Objective: Every line of the material below should be repeated exactly.

Entries provided:
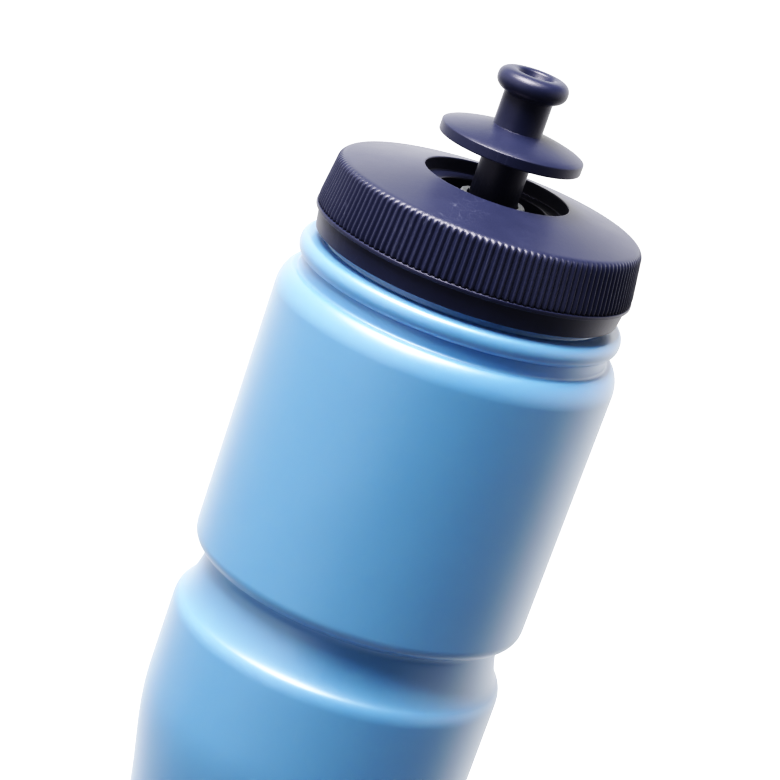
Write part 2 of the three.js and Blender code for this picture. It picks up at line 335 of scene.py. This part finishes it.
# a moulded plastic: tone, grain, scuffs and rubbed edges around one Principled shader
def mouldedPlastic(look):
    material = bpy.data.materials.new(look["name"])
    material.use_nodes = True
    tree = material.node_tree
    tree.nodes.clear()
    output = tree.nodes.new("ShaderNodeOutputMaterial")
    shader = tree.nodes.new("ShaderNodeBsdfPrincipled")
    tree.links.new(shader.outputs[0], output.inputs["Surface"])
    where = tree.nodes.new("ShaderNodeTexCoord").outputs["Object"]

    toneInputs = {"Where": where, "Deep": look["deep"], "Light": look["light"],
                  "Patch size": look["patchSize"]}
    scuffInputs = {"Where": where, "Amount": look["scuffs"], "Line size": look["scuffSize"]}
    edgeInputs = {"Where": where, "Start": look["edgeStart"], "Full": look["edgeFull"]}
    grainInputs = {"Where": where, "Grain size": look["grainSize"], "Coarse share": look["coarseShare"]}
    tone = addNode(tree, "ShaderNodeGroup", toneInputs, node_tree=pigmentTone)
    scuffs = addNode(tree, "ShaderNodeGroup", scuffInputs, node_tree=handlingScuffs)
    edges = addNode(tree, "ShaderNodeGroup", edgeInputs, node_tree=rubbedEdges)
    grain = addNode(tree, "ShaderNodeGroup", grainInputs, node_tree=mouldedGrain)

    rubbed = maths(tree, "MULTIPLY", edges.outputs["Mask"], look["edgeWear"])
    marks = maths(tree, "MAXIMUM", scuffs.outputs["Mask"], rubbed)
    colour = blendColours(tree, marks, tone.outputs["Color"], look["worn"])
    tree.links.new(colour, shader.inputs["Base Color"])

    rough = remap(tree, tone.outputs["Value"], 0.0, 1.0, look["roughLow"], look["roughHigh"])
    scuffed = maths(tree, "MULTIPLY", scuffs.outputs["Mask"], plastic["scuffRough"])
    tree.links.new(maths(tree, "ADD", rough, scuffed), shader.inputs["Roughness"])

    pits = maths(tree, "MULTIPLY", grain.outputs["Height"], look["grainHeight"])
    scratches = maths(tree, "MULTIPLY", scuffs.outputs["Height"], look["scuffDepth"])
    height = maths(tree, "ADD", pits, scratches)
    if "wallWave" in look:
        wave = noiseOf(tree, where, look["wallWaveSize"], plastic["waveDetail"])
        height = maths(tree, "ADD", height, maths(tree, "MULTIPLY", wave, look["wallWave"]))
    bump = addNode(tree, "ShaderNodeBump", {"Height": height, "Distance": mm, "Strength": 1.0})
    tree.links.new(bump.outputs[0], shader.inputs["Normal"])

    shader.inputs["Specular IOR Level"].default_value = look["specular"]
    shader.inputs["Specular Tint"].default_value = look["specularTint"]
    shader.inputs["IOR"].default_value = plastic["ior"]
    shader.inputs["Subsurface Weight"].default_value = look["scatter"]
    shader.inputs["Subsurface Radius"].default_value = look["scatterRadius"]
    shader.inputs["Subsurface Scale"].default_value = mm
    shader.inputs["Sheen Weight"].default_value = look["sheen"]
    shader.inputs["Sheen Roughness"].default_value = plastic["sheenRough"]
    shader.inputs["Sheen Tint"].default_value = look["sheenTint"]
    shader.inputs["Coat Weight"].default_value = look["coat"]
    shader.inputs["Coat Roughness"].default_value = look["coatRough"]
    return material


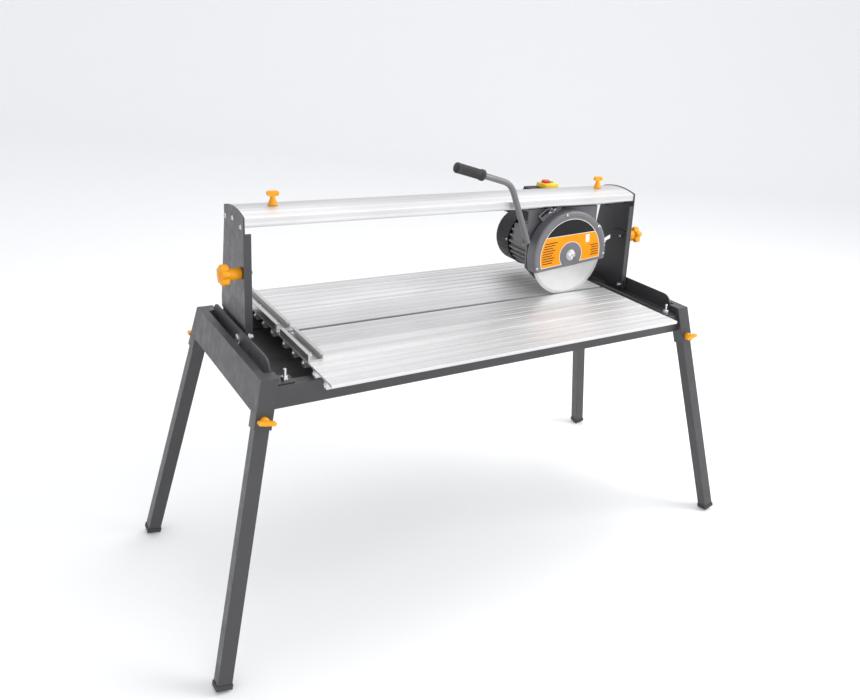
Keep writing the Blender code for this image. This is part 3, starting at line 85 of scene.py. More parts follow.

Answer for the task:
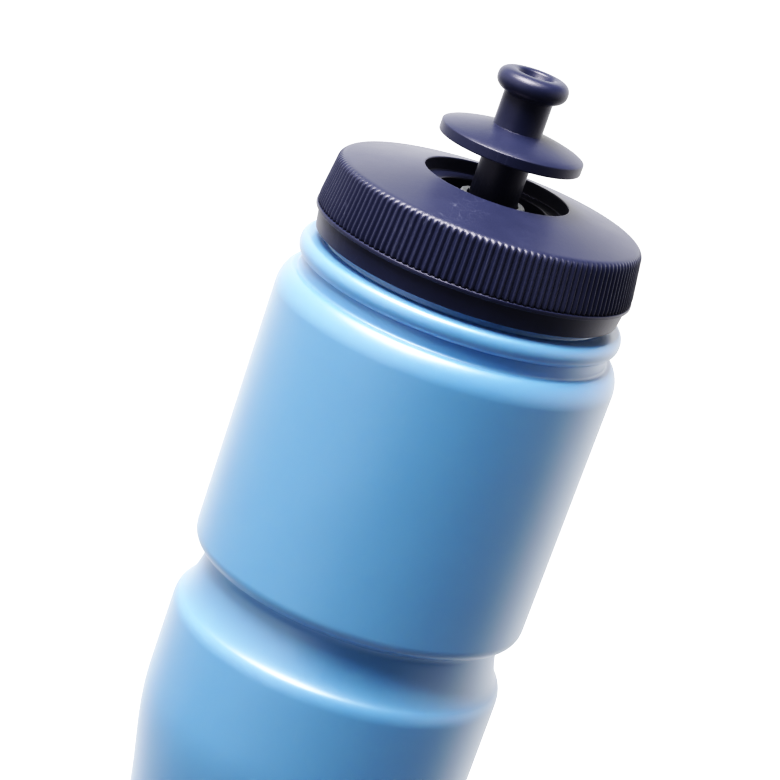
Write part 2 of the three.js and Blender code for this picture. It picks up at line 335 of scene.py. This part finishes it.
# a moulded plastic: tone, grain, scuffs and rubbed edges around one Principled shader
def mouldedPlastic(look):
    material = bpy.data.materials.new(look["name"])
    material.use_nodes = True
    tree = material.node_tree
    tree.nodes.clear()
    output = tree.nodes.new("ShaderNodeOutputMaterial")
    shader = tree.nodes.new("ShaderNodeBsdfPrincipled")
    tree.links.new(shader.outputs[0], output.inputs["Surface"])
    where = tree.nodes.new("ShaderNodeTexCoord").outputs["Object"]

    toneInputs = {"Where": where, "Deep": look["deep"], "Light": look["light"],
                  "Patch size": look["patchSize"]}
    scuffInputs = {"Where": where, "Amount": look["scuffs"], "Line size": look["scuffSize"]}
    edgeInputs = {"Where": where, "Start": look["edgeStart"], "Full": look["edgeFull"]}
    grainInputs = {"Where": where, "Grain size": look["grainSize"], "Coarse share": look["coarseShare"]}
    tone = addNode(tree, "ShaderNodeGroup", toneInputs, node_tree=pigmentTone)
    scuffs = addNode(tree, "ShaderNodeGroup", scuffInputs, node_tree=handlingScuffs)
    edges = addNode(tree, "ShaderNodeGroup", edgeInputs, node_tree=rubbedEdges)
    grain = addNode(tree, "ShaderNodeGroup", grainInputs, node_tree=mouldedGrain)

    rubbed = maths(tree, "MULTIPLY", edges.outputs["Mask"], look["edgeWear"])
    marks = maths(tree, "MAXIMUM", scuffs.outputs["Mask"], rubbed)
    colour = blendColours(tree, marks, tone.outputs["Color"], look["worn"])
    tree.links.new(colour, shader.inputs["Base Color"])

    rough = remap(tree, tone.outputs["Value"], 0.0, 1.0, look["roughLow"], look["roughHigh"])
    scuffed = maths(tree, "MULTIPLY", scuffs.outputs["Mask"], plastic["scuffRough"])
    tree.links.new(maths(tree, "ADD", rough, scuffed), shader.inputs["Roughness"])

    pits = maths(tree, "MULTIPLY", grain.outputs["Height"], look["grainHeight"])
    scratches = maths(tree, "MULTIPLY", scuffs.outputs["Height"], look["scuffDepth"])
    height = maths(tree, "ADD", pits, scratches)
    if "wallWave" in look:
        wave = noiseOf(tree, where, look["wallWaveSize"], plastic["waveDetail"])
        height = maths(tree, "ADD", height, maths(tree, "MULTIPLY", wave, look["wallWave"]))
    bump = addNode(tree, "ShaderNodeBump", {"Height": height, "Distance": mm, "Strength": 1.0})
    tree.links.new(bump.outputs[0], shader.inputs["Normal"])

    shader.inputs["Specular IOR Level"].default_value = look["specular"]
    shader.inputs["Specular Tint"].default_value = look["specularTint"]
    shader.inputs["IOR"].default_value = plastic["ior"]
    shader.inputs["Subsurface Weight"].default_value = look["scatter"]
    shader.inputs["Subsurface Radius"].default_value = look["scatterRadius"]
    shader.inputs["Subsurface Scale"].default_value = mm
    shader.inputs["Sheen Weight"].default_value = look["sheen"]
    shader.inputs["Sheen Roughness"].default_value = plastic["sheenRough"]
    shader.inputs["Sheen Tint"].default_value = look["sheenTint"]
    shader.inputs["Coat Weight"].default_value = look["coat"]
    shader.inputs["Coat Roughness"].default_value = look["coatRough"]
    return material


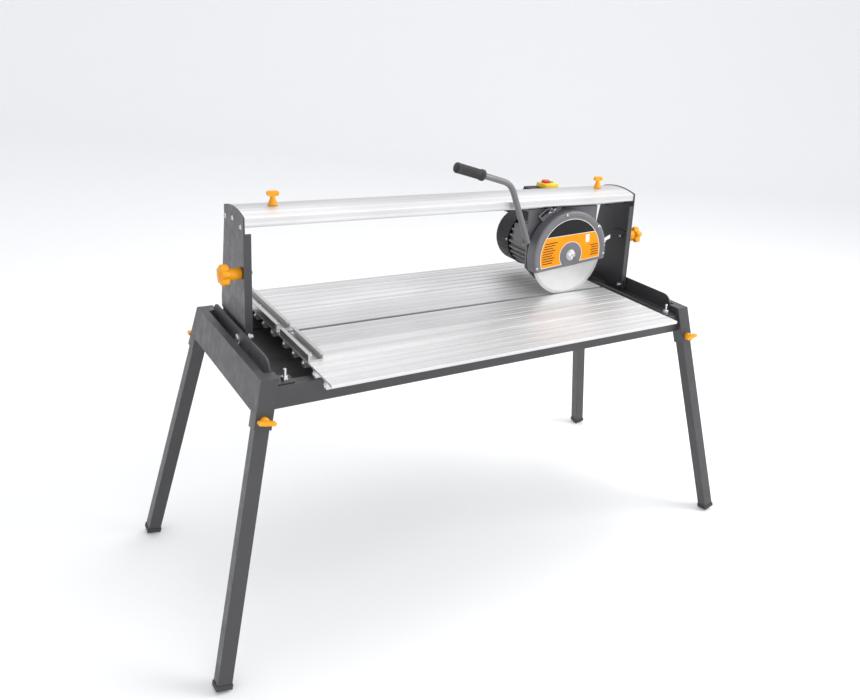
Keep writing the Blender code for this image. This is part 3, starting at line 85 of scene.py. More parts follow.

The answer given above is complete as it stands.